L'agence a examiné plusieurs scénarios pour voir comment les choses vont évoluer dans un futur proche, alors que les températures vont continuer à monter et que les Français vont de plus en plus s'équiper de climatiseurs. Elle estime qu'avec les évolutions techniques et les nouveaux paliers, la pollution liée aux gaz réfrigérants pourrait devenir quasi nulle en 2050, avec 0,4 million de tonnes équivalent CO2 annuelles dans le pire des cas. Ce gain environnemental pourrait être en partie contrebalancé par la hausse de la consommation énergétique, liée à l'augmentation du nombre de climatiseurs - sans pour autant atteindre le niveau de pollution actuel. L'électricité deviendrait alors le facteur de pollution le plus important de la climatisation. 

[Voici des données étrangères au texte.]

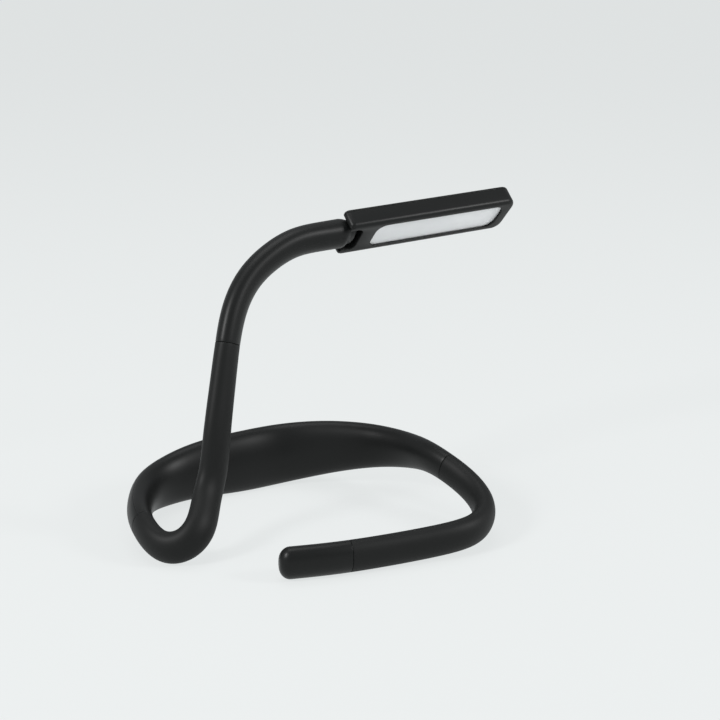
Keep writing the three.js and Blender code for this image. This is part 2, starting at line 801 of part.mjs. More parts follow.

L'Ademe recommande de se diriger vers une "utilisation raisonnée" de la climatisation pour limiter son impact sur l'environnement. Elle préconise, par exemple, de lancer la climatisation uniquement quand il fait 30°C à l'extérieur, et non 27°C, ce qui divise par trois la consommation d'énergie. De la même façon, l'agence recommande de moins refroidir son logement. Inutile de régler la température à 20°C à l'intérieur quand il fait 35°C dehors. Ainsi, 26°C ou 27°C suffisent à rendre une habitation vivable, et cela réduit la consommation d'électricité par deux.